Please quote the material exactly, every line of it.

● **DATASET SECTION**
━━━

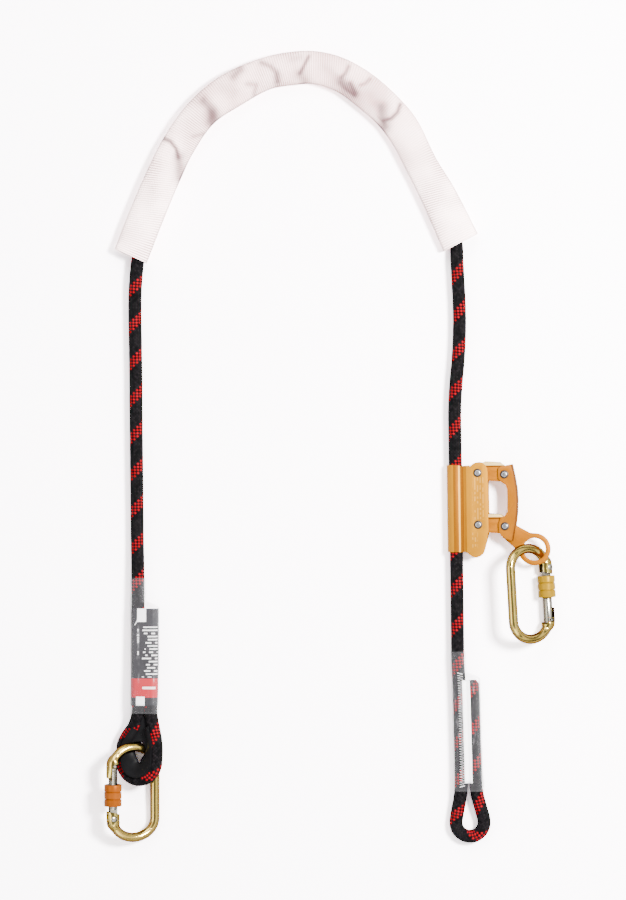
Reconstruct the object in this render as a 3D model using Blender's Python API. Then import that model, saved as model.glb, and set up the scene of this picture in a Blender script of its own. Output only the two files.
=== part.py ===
# Rope lanyard for tree climbing: one length of rope with an eye at each end, a cloth sleeve over its middle,
# a cam adjuster on its right leg and a screw-gate carabiner on the adjuster and on the left eye.
# It lies on a floor at height 0, as laid out: +X to the right, +Y away, +Z up, in metres.
import math

import bmesh
import bpy
import numpy as np
from mathutils import Matrix, Vector
from mathutils.geometry import tessellate_polygon

# Layout, read from a straight-down view in pixels
metres_per_pixel = 0.00106
view_middle = (330.434, 447.05)

# Fits
seat_gap = 0.0003
overrun = 0.004

# Rope
rope_diameter = 0.014
rope_point_gap = 0.026
rope_end_gap = 0.0008
eye_point_gap = 0.0062
strand_pitch = 0.0143

# Heights of the rope's centre above the floor
sheet_thickness = 0.0018
channel_clearance = 0.0003
cloth_thickness = 0.001
rope_radius = rope_diameter / 2
channel_bore = rope_radius + channel_clearance
channel_outer = channel_bore + sheet_thickness
on_floor = rope_radius + seat_gap
in_cloth = rope_radius + cloth_thickness + seat_gap
in_channel = channel_outer

# Clear covers over the sewn ends
label_thickness = 0.0003
cover_wall = 0.0007
label_gap = 0.0006
cover_inside = label_gap + label_thickness + seat_gap
cover_outside = cover_inside + cover_wall
in_cover = rope_radius + cover_outside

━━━

● **RESPONSE TO THE TASK**
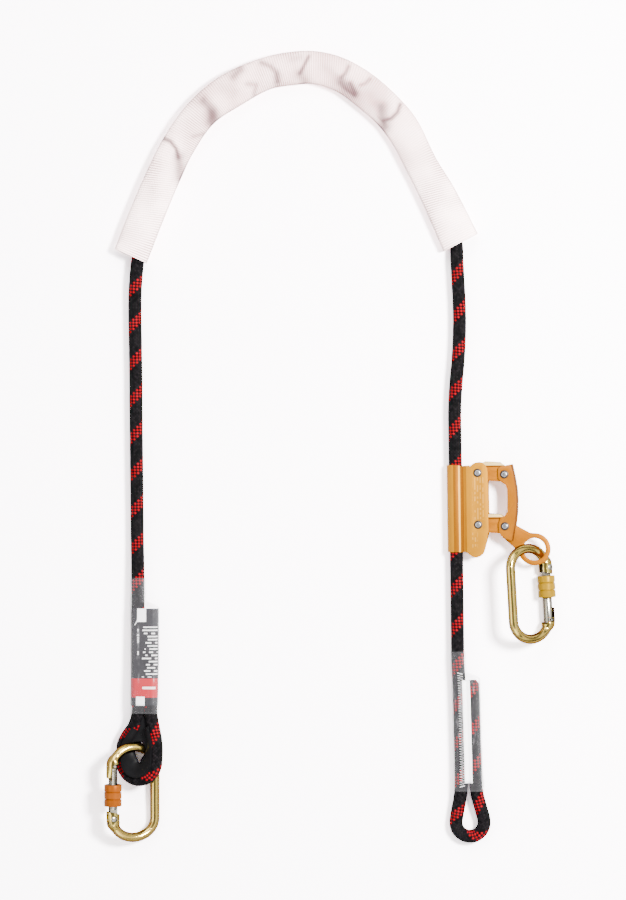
Reconstruct the object in this render as a 3D model using Blender's Python API. Then import that model, saved as model.glb, and set up the scene of this picture in a Blender script of its own. Output only the two files.
=== part.py ===
# Rope lanyard for tree climbing: one length of rope with an eye at each end, a cloth sleeve over its middle,
# a cam adjuster on its right leg and a screw-gate carabiner on the adjuster and on the left eye.
# It lies on a floor at height 0, as laid out: +X to the right, +Y away, +Z up, in metres.
import math

import bmesh
import bpy
import numpy as np
from mathutils import Matrix, Vector
from mathutils.geometry import tessellate_polygon

# Layout, read from a straight-down view in pixels
metres_per_pixel = 0.00106
view_middle = (330.434, 447.05)

# Fits
seat_gap = 0.0003
overrun = 0.004

# Rope
rope_diameter = 0.014
rope_point_gap = 0.026
rope_end_gap = 0.0008
eye_point_gap = 0.0062
strand_pitch = 0.0143

# Heights of the rope's centre above the floor
sheet_thickness = 0.0018
channel_clearance = 0.0003
cloth_thickness = 0.001
rope_radius = rope_diameter / 2
channel_bore = rope_radius + channel_clearance
channel_outer = channel_bore + sheet_thickness
on_floor = rope_radius + seat_gap
in_cloth = rope_radius + cloth_thickness + seat_gap
in_channel = channel_outer

# Clear covers over the sewn ends
label_thickness = 0.0003
cover_wall = 0.0007
label_gap = 0.0006
cover_inside = label_gap + label_thickness + seat_gap
cover_outside = cover_inside + cover_wall
in_cover = rope_radius + cover_outside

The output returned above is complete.